The waste problem with specialty pantry items (fish sauce, coconut milk, tahini, gochujang, anchovy paste) isn't that they're bad to have. It's that they're bought for one recipe and not integrated into a regular rotation.
The protocol that prevents waste: before buying a specialty item, identify three additional recipes you're likely to make with it in the next two months. If you can't name three, the specialty item will probably go the same route as the last jar of tahini. Either search for additional uses before buying, or buy in the smallest available size.
For items you do buy in larger sizes (canned coconut milk, for example, which is often only available in 13.5 oz cans), plan to use the full can within a meal or two. Coconut milk that sits in the refrigerator after partial use degrades in a few days and often gets forgotten.
The Rotation Habit

The pantry that stays functional (where things get used rather than accumulating until they expire) runs on rotation. First in, first out: new purchases go to the back, older stock comes to the front. This is the same practice commercial kitchens use and works equally well at home with five minutes of attention each time groceries arrive.

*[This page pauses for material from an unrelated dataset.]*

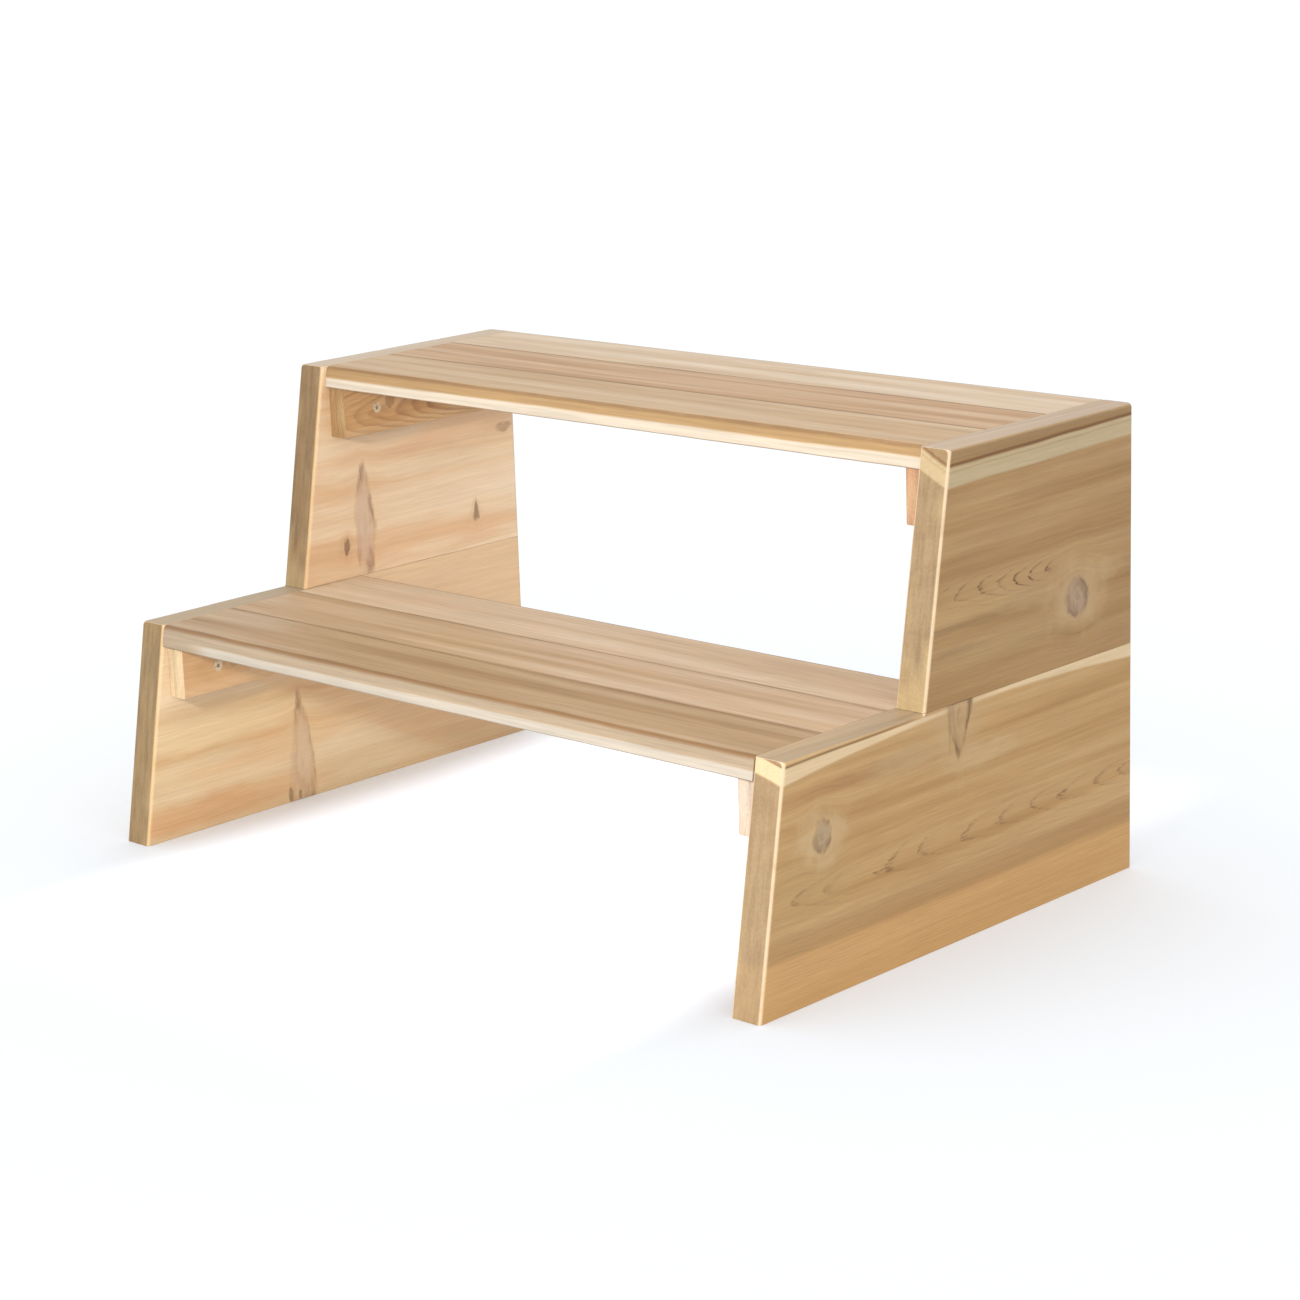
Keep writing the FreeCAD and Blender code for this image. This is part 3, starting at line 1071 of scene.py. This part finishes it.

One month per quarter, open every cabinet and check dates. Anything past expiry: discard (it's done serving its purpose). Anything close to expiry: move to the front and build a meal around it this week. This 15-minute audit prevents the pantry from silently filling with items that have finished their useful life.
See also: minimalist family grocery budget and 5 overlooked declutter spots.
The Pantry Audit: One Pass Per Quarter

Most pantries contain two kinds of items: the active layer (things used weekly, close to the front) and the archaeological layer (things that arrived at some point and stayed). The archaeological layer accumulates without regular review; it doesn't disappear on its own.
A quarterly audit takes 20 minutes: pull everything out of one section per quarter, check dates, throw out what's expired, consolidate duplicates, return items with clear organization. No item goes back without a plan: if you can't identify the next time you'll use it, it goes to the front of the "use soon" section or leaves the pantry.
The audit habit reveals patterns. If the same category keeps showing up with expired items (specialty sauces, cooking wines, hot sauces bought for one application) that category deserves a buying-strategy change: smaller sizes, or a hold on buying more until the current stock is used.
Buying for Shelf Life
Two purchasing habits extend pantry life significantly.
Buy whole spices over ground where possible. Whole cumin, coriander seeds, and peppercorns last two to three times longer than their ground equivalents. A small grinder (a $10 to $15 blade grinder dedicated to spices) grinds whole spices in 20 seconds and produces fresher flavor than pre-ground bought months ago. This matters most for the spices used frequently; less important for rarely-used spices where even ground stays potent enough.
Buy in smaller quantities for the specialty items used infrequently. A small jar of a specialty paste used once a month stays fresher than a large jar opened infrequently. The per-unit cost is higher, but the zero-waste cost of a full large jar discarded when it expires is higher still.